Dataset entries:
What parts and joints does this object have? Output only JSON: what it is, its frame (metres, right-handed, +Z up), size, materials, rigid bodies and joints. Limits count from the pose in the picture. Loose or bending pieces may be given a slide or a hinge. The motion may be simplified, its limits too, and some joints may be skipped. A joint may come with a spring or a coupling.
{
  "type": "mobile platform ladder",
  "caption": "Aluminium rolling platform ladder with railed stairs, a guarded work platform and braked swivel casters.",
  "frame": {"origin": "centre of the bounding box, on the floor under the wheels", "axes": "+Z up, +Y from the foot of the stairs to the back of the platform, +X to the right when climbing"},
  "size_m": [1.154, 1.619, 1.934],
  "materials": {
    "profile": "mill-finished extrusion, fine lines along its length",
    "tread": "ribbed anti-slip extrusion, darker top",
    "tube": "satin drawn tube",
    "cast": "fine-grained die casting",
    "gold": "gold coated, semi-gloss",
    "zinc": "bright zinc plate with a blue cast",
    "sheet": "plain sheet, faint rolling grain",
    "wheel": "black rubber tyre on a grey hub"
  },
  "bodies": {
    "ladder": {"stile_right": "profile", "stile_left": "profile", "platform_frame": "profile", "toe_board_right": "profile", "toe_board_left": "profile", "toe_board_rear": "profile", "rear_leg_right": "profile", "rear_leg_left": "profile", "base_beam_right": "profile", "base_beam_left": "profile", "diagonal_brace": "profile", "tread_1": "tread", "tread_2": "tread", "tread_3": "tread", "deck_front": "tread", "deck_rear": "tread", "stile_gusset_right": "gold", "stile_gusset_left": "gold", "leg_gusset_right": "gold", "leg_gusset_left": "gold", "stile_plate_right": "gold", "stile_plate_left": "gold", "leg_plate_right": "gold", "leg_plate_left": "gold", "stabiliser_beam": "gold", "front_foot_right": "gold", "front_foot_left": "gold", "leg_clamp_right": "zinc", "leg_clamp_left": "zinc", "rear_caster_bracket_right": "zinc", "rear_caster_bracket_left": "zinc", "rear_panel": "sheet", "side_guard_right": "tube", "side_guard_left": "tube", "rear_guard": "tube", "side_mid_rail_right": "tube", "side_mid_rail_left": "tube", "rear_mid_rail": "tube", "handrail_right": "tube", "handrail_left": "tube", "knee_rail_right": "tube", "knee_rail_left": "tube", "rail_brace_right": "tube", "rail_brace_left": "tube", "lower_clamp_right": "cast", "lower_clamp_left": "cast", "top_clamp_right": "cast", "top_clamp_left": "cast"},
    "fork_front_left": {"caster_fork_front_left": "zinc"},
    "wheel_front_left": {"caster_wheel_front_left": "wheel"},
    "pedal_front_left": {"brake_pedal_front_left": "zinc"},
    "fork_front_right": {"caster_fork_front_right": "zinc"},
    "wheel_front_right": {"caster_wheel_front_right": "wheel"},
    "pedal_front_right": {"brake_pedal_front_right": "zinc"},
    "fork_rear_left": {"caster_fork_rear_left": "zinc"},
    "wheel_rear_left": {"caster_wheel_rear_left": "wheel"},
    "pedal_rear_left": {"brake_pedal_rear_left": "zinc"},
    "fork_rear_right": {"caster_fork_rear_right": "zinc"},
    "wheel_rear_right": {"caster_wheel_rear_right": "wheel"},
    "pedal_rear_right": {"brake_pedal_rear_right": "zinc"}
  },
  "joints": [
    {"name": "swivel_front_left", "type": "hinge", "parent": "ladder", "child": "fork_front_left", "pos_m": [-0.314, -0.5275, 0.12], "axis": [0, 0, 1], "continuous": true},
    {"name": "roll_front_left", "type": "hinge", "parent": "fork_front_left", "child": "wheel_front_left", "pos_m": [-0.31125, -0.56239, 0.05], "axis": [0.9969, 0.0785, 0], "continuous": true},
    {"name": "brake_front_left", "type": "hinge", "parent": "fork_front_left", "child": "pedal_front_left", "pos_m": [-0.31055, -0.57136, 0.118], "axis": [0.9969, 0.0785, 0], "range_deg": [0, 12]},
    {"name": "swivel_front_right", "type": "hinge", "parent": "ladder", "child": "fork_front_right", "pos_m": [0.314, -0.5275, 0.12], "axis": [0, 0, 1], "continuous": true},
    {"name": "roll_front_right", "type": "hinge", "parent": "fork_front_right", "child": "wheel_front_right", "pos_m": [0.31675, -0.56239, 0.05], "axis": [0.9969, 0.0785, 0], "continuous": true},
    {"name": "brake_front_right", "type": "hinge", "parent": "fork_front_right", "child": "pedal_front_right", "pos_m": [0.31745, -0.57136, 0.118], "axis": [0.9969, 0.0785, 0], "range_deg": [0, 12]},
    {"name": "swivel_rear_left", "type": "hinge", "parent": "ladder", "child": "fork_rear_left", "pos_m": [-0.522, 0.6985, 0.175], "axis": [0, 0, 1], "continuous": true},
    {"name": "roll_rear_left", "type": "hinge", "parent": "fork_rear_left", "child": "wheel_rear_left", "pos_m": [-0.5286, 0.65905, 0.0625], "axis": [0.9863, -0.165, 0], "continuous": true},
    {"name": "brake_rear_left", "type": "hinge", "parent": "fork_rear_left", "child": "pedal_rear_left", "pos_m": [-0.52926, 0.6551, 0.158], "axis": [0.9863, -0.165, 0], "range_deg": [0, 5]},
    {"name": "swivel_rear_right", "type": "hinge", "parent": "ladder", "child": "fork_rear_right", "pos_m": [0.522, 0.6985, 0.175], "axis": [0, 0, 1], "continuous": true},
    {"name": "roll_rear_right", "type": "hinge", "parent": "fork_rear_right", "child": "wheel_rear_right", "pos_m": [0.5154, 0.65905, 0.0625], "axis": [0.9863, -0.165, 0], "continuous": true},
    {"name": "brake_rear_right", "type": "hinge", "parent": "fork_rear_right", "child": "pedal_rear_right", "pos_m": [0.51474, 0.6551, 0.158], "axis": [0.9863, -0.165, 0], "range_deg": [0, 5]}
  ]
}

* * *

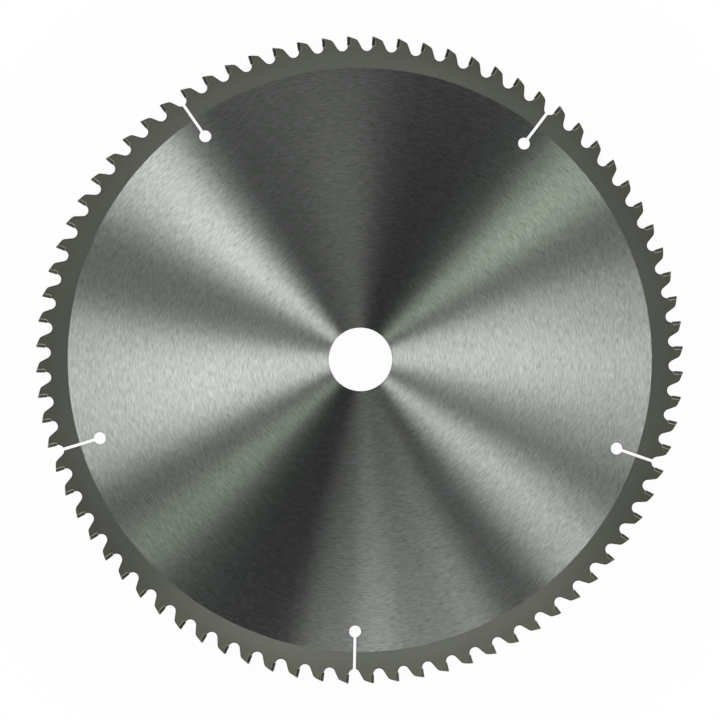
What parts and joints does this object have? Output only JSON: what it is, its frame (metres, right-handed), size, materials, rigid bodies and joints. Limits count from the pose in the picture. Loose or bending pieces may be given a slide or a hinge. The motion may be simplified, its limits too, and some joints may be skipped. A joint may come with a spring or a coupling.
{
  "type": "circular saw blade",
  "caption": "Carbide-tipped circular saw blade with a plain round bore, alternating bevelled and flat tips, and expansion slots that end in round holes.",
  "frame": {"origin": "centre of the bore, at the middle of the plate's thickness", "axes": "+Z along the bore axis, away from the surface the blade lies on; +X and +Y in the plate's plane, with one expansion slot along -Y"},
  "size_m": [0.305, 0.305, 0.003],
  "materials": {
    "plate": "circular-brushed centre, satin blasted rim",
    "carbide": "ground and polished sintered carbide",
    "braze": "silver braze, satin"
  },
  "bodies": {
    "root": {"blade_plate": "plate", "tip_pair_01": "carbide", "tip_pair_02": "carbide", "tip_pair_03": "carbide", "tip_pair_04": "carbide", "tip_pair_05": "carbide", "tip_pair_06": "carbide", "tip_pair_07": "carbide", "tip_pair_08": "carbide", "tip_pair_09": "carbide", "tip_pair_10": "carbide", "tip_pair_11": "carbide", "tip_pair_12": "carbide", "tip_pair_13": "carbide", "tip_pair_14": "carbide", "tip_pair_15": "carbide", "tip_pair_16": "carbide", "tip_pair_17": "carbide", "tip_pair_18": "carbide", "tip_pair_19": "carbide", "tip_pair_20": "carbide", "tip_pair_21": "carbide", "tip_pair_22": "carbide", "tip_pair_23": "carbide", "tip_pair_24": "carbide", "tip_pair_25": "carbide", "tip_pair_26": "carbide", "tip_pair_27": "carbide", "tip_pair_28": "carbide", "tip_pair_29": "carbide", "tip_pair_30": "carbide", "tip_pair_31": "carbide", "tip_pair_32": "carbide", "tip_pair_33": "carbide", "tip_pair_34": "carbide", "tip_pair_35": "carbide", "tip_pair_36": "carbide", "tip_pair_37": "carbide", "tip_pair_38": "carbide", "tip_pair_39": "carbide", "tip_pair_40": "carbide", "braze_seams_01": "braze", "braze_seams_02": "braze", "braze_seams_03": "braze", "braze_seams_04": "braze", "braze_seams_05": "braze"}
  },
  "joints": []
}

...

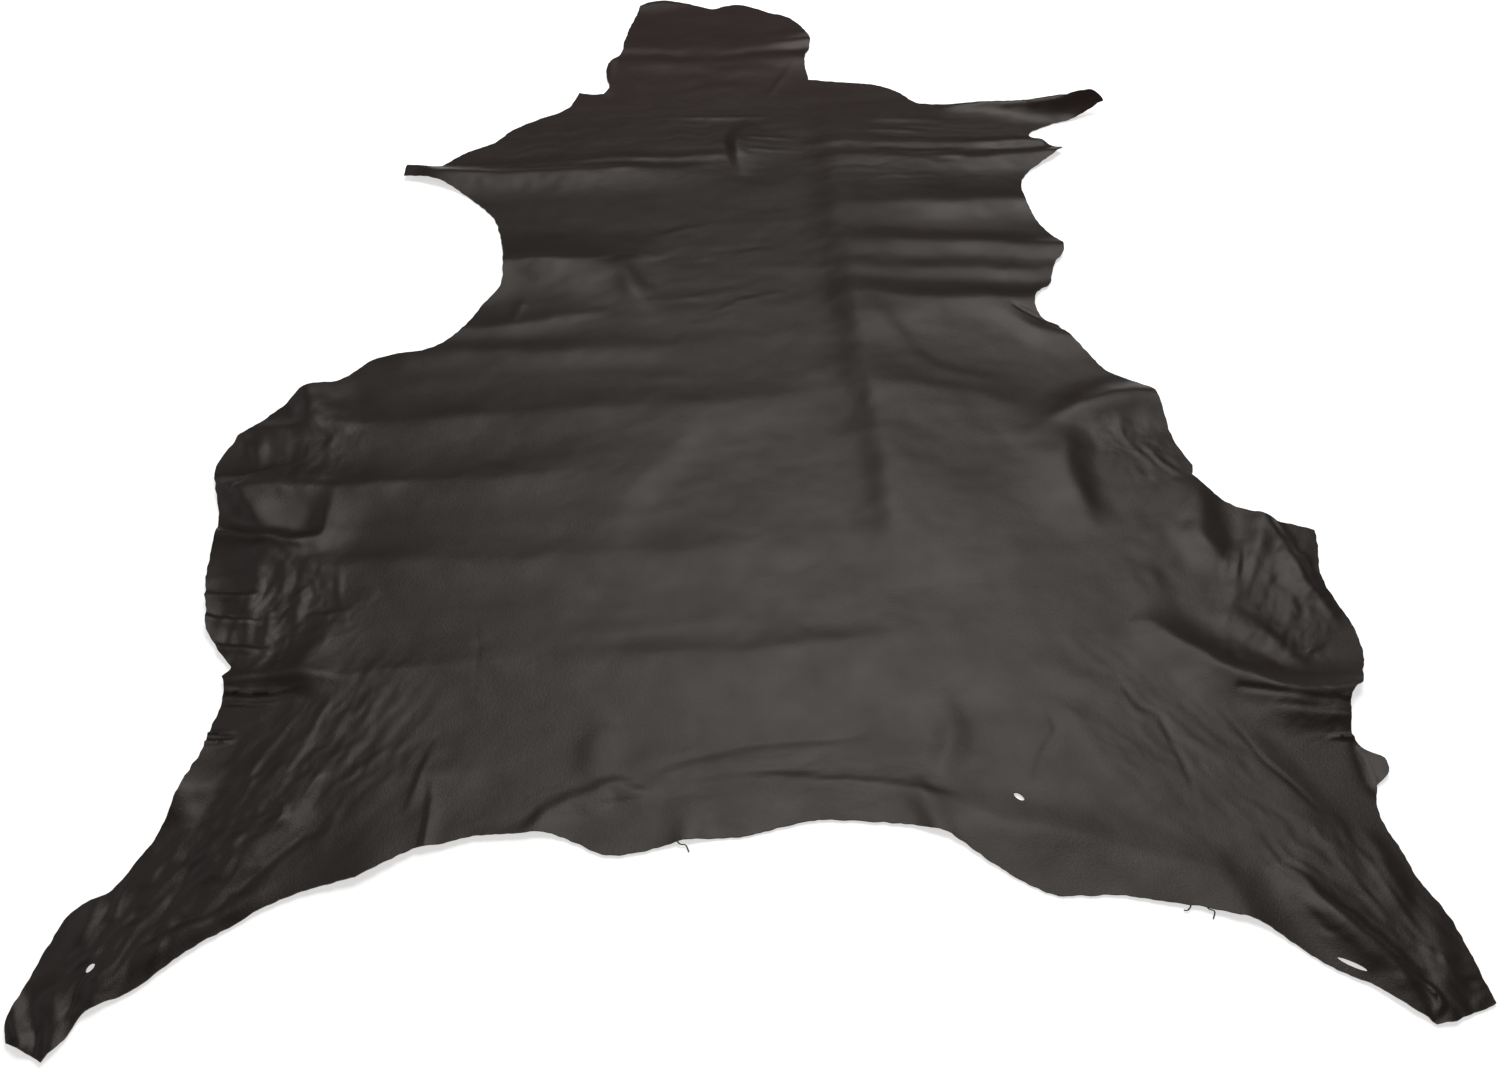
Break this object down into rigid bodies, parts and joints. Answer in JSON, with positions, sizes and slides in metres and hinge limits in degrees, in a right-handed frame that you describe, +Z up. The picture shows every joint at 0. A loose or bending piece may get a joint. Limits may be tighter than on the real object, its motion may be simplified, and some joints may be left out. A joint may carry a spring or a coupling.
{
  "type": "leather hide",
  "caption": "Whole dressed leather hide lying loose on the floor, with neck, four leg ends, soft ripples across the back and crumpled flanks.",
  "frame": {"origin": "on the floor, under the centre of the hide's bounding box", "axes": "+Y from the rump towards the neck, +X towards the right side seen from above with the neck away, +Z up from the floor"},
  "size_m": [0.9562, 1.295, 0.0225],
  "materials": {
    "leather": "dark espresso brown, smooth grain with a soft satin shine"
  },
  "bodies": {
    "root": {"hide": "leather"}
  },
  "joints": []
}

Requirements: Copy in full each line that holds the word "given".

Worked answer:
What parts and joints does this object have? Output only JSON: what it is, its frame (metres, right-handed, +Z up), size, materials, rigid bodies and joints. Limits count from the pose in the picture. Loose or bending pieces may be given a slide or a hinge. The motion may be simplified, its limits too, and some joints may be skipped. A joint may come with a spring or a coupling.
What parts and joints does this object have? Output only JSON: what it is, its frame (metres, right-handed), size, materials, rigid bodies and joints. Limits count from the pose in the picture. Loose or bending pieces may be given a slide or a hinge. The motion may be simplified, its limits too, and some joints may be skipped. A joint may come with a spring or a coupling.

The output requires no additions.